═════ ENTRIES SUPPLIED ═════
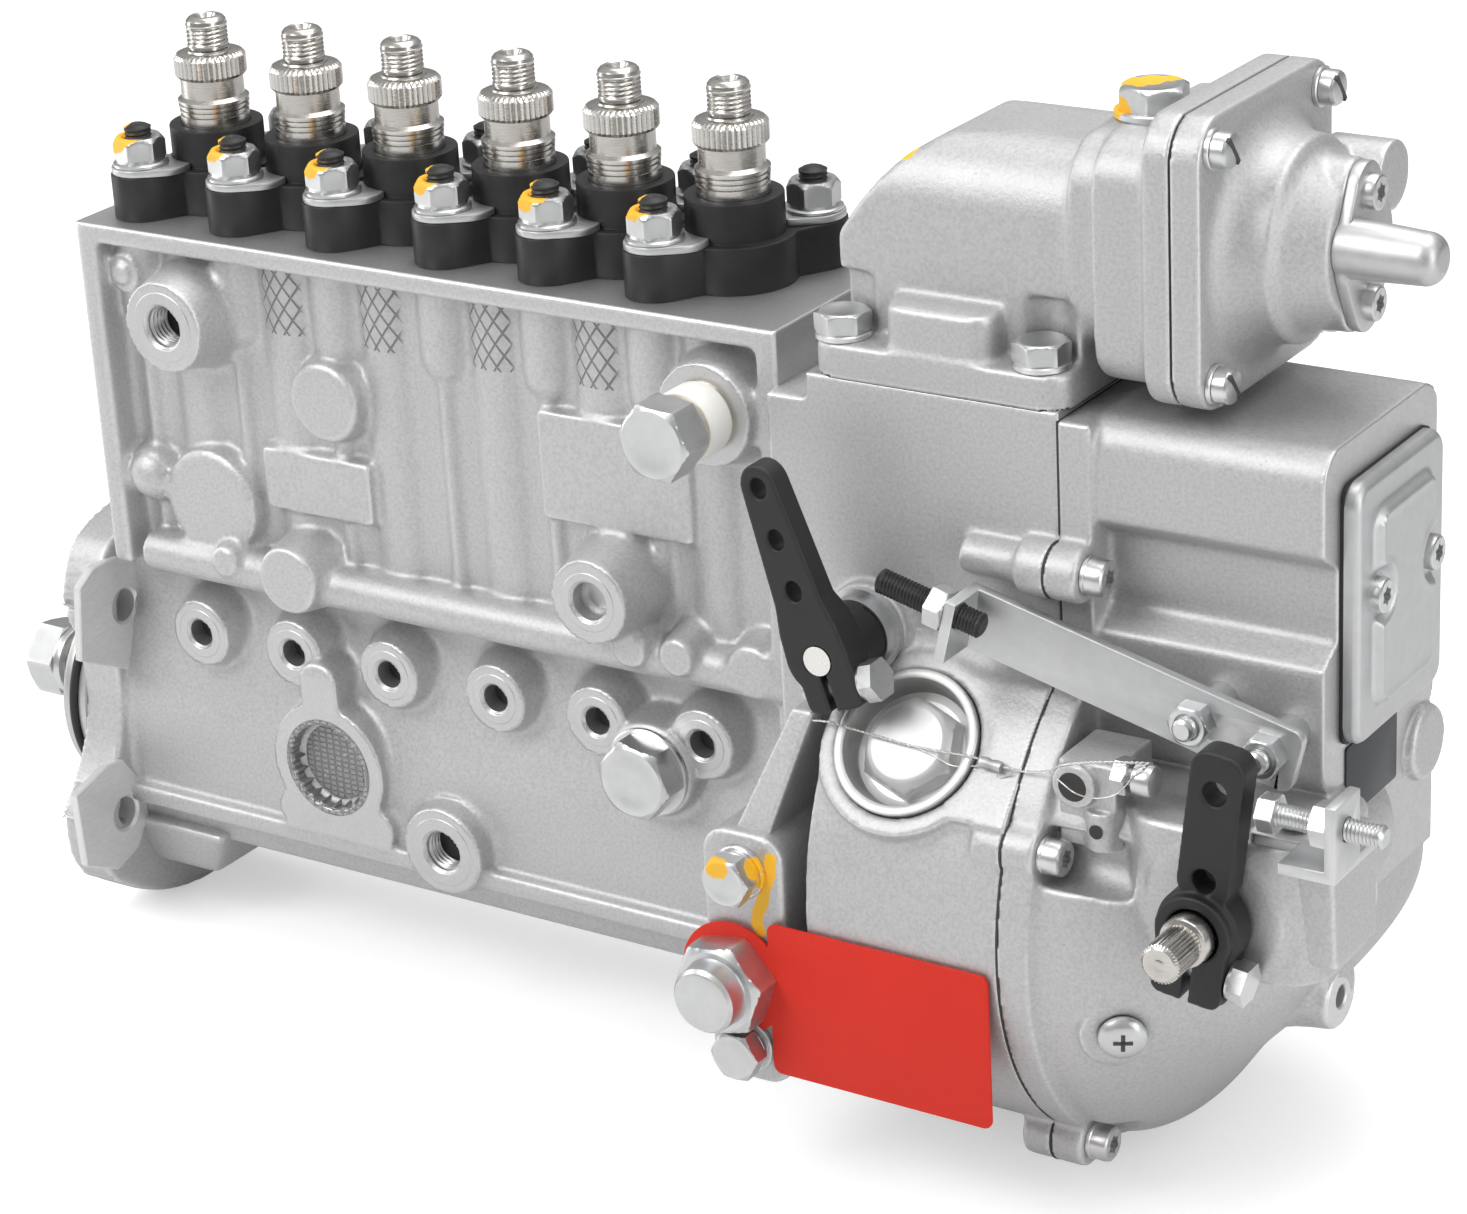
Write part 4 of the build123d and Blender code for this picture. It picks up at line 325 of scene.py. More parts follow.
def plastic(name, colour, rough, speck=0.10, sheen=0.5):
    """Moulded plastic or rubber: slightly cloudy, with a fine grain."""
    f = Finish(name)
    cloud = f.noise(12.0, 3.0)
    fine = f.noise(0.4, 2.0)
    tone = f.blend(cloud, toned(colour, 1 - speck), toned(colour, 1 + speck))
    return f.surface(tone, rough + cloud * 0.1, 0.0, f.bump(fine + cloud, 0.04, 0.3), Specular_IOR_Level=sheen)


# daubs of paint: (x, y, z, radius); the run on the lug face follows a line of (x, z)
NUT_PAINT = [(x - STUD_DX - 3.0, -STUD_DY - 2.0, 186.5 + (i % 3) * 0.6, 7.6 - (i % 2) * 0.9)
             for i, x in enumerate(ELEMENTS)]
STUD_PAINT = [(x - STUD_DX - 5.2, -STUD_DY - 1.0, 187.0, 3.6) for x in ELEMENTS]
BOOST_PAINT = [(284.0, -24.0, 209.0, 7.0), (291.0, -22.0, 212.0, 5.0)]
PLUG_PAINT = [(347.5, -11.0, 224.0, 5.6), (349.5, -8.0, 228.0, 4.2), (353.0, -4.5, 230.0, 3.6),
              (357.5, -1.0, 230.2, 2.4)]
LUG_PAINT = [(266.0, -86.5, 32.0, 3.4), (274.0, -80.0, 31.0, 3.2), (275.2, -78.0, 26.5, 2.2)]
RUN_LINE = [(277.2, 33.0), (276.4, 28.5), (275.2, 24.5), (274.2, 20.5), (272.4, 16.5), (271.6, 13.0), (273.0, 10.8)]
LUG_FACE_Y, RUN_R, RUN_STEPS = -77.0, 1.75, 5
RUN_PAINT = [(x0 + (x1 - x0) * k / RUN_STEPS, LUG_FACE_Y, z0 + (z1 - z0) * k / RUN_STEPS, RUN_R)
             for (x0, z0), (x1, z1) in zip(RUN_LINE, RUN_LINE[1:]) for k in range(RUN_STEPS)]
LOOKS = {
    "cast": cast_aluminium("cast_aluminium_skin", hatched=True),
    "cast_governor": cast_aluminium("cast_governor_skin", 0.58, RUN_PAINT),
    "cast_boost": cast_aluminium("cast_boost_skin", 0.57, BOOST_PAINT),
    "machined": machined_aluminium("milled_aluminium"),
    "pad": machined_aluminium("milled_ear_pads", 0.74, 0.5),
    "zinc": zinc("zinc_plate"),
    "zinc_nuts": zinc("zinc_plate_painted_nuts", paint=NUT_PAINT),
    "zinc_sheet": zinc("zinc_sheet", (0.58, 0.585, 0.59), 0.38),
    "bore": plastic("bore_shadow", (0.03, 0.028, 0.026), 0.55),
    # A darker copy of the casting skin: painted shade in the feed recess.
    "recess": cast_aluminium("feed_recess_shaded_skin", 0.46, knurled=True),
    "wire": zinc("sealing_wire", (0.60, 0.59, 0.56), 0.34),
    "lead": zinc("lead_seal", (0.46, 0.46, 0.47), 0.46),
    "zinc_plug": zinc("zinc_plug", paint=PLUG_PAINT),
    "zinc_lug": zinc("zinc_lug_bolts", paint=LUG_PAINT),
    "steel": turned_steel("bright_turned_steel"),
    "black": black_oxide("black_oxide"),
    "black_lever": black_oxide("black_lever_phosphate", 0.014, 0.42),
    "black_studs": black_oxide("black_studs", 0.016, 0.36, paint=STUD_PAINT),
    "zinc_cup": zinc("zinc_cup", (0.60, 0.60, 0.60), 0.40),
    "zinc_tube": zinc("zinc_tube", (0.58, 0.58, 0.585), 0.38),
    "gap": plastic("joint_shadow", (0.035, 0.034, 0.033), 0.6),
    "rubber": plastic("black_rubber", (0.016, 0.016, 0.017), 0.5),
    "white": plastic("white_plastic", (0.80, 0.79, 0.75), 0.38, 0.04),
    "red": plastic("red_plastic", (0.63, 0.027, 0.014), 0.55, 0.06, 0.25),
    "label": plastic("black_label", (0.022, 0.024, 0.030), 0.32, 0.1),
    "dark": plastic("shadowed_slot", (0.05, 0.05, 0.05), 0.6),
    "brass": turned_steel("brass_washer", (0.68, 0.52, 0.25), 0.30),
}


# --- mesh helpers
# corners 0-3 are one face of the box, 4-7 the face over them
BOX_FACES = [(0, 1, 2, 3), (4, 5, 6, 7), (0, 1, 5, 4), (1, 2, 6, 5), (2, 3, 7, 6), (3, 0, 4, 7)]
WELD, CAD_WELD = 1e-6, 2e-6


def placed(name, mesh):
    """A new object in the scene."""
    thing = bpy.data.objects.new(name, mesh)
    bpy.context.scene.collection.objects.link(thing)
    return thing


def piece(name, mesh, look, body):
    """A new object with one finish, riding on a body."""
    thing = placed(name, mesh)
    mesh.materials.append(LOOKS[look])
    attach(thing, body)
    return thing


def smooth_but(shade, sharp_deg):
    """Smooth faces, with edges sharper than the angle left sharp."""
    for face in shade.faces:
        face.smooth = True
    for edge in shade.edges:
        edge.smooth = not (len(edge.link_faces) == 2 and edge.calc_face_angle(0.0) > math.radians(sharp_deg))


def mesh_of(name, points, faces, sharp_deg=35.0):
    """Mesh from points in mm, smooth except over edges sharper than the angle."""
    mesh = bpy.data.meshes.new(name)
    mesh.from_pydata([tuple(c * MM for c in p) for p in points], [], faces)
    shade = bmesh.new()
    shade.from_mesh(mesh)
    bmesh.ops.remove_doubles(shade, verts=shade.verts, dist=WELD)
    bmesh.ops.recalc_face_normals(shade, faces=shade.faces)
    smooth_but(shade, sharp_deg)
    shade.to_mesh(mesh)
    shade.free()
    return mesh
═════
═════ ENTRIES SUPPLIED ═════
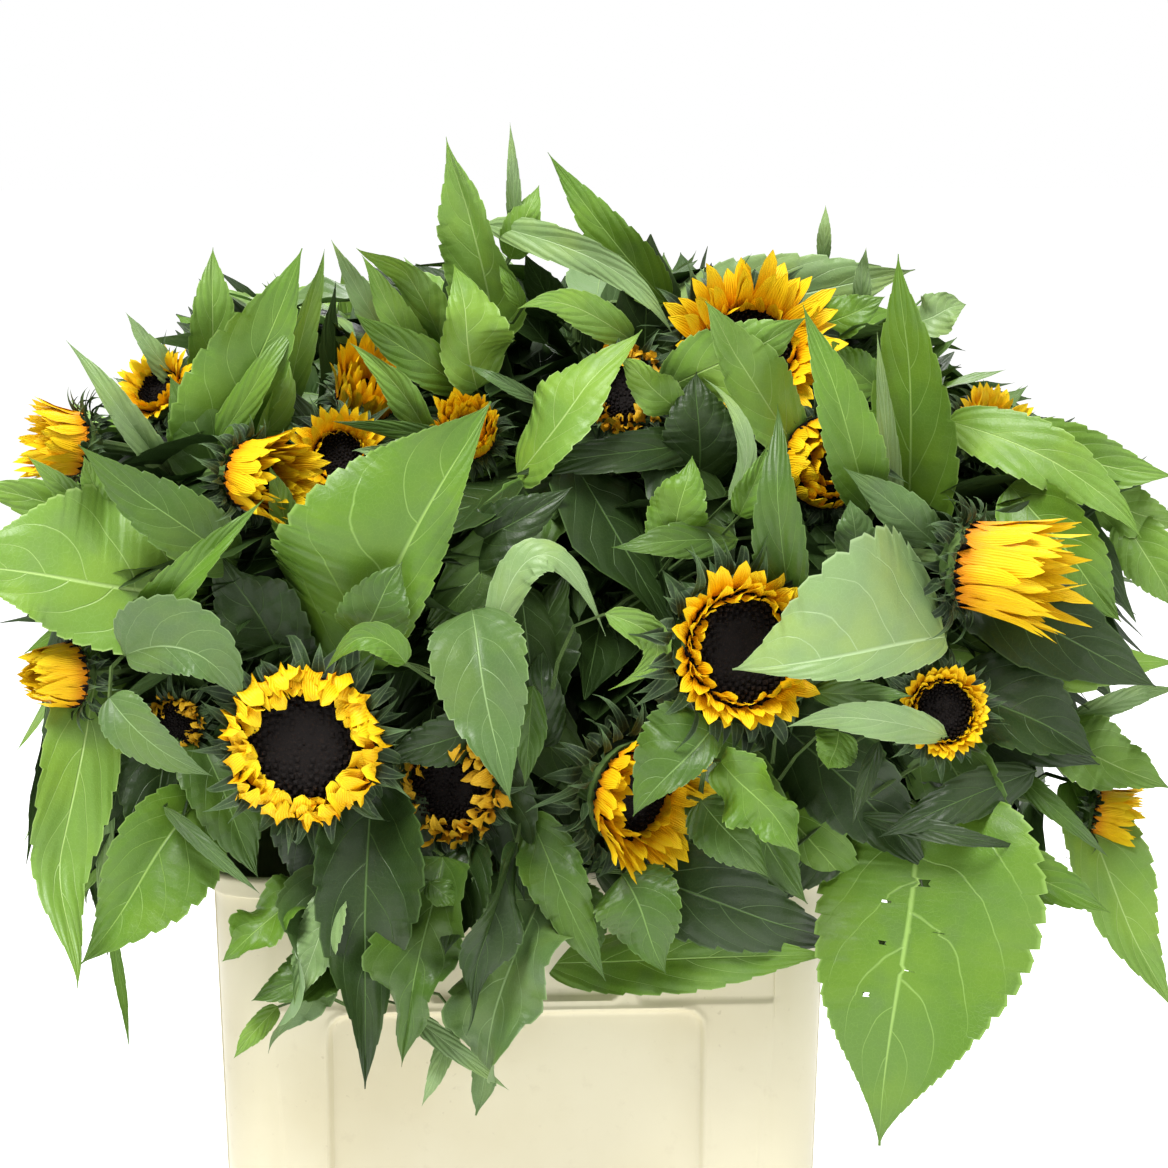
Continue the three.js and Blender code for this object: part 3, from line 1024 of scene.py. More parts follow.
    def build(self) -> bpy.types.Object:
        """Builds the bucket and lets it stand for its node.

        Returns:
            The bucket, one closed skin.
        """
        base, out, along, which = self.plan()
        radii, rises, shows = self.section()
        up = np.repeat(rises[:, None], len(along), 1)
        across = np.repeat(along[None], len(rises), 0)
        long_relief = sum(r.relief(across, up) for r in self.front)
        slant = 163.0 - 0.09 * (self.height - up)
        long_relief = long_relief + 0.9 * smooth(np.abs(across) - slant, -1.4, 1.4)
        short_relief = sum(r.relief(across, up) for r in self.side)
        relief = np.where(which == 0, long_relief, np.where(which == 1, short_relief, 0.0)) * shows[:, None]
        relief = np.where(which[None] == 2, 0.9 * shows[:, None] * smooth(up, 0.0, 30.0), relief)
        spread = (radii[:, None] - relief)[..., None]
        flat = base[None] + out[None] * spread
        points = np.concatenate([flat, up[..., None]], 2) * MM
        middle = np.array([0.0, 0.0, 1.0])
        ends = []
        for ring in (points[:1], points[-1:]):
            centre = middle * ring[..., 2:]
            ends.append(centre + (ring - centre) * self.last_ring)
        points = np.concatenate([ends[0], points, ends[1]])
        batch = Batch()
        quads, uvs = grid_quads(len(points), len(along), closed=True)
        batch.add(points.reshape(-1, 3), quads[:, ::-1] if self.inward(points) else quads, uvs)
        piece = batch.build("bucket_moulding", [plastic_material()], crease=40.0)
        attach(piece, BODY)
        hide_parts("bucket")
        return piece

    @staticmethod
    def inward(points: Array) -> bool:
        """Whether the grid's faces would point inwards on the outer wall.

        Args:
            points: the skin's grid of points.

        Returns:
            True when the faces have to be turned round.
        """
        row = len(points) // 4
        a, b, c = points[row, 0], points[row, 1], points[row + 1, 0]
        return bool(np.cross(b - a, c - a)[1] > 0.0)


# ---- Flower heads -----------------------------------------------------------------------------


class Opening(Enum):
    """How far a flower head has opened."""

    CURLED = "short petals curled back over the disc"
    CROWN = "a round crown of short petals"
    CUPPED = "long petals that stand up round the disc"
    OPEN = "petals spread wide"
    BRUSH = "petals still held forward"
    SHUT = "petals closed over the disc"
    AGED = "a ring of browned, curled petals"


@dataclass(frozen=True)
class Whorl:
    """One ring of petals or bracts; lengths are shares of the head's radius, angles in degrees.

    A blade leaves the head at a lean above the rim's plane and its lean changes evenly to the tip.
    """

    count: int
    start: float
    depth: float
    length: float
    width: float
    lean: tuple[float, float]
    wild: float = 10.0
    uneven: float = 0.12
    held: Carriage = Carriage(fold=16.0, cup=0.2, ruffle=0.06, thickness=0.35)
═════
═════ ENTRIES SUPPLIED ═════
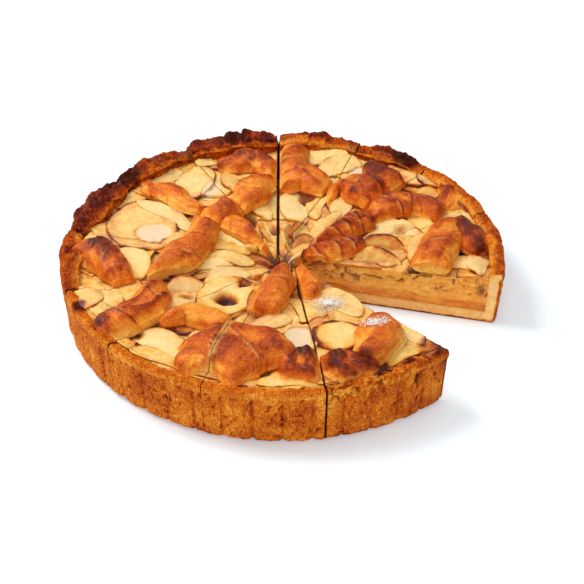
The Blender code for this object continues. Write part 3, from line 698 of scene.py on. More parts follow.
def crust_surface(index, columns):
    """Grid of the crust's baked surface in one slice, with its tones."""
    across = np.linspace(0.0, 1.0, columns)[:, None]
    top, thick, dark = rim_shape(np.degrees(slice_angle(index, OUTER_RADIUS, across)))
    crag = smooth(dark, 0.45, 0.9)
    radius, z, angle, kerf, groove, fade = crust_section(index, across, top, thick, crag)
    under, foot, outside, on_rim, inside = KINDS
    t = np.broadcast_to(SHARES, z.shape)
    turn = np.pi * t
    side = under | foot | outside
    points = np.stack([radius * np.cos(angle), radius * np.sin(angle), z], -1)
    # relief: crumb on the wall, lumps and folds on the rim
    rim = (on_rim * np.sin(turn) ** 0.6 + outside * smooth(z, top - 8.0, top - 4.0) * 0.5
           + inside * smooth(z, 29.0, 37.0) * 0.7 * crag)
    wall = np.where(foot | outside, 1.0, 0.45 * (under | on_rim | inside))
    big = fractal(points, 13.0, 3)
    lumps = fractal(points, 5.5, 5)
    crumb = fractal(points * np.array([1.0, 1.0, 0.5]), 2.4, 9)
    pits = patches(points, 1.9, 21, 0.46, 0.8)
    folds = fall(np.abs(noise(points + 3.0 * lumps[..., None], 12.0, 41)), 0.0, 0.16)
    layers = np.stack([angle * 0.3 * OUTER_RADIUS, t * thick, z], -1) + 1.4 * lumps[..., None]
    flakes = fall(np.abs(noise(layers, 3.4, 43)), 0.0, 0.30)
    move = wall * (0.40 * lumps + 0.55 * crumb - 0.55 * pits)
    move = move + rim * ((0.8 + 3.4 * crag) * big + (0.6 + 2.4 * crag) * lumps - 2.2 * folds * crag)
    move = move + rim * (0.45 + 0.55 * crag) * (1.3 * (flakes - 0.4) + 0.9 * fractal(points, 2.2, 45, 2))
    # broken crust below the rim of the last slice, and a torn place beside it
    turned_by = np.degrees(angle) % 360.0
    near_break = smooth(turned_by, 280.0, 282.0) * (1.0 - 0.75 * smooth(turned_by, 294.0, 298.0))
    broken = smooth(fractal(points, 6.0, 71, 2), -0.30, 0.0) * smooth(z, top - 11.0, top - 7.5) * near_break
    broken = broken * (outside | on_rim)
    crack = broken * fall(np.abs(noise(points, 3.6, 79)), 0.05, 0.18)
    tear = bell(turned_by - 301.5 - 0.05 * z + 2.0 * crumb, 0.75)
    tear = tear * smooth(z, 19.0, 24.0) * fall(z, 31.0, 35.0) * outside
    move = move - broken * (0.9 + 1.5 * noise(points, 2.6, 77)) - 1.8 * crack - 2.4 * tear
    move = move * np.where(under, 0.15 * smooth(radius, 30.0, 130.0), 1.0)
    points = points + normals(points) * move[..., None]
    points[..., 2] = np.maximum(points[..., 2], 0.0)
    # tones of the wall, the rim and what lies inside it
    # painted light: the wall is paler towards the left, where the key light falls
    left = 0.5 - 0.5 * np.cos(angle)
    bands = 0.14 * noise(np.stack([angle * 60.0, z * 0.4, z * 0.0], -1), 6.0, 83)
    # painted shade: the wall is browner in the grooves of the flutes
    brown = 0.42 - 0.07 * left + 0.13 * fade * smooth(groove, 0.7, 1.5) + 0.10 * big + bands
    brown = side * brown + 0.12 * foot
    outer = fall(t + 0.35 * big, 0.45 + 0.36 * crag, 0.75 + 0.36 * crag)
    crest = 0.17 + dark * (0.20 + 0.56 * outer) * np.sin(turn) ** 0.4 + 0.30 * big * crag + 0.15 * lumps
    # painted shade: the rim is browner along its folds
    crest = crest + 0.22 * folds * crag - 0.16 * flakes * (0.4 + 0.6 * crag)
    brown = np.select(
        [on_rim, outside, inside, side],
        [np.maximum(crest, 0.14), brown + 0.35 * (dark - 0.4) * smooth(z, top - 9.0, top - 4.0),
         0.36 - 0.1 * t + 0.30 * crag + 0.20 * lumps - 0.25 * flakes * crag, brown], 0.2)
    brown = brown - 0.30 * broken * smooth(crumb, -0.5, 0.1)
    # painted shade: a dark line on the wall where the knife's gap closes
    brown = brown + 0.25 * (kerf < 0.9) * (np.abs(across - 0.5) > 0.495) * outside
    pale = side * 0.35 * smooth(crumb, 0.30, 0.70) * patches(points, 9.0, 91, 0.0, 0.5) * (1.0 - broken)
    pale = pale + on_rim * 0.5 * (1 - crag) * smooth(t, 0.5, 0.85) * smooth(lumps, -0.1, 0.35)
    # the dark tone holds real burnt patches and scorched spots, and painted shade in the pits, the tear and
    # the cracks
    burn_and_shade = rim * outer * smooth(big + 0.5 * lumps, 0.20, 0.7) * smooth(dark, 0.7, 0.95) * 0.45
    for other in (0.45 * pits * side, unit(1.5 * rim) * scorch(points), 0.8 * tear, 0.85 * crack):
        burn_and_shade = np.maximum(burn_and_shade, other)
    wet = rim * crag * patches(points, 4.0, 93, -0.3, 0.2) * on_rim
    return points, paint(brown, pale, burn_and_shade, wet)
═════
*AIM OF THE EXERCISE*: Give the number of lines in the records that contain the string "scene", and nothing besides.

*RIGHT ANSWER*: 5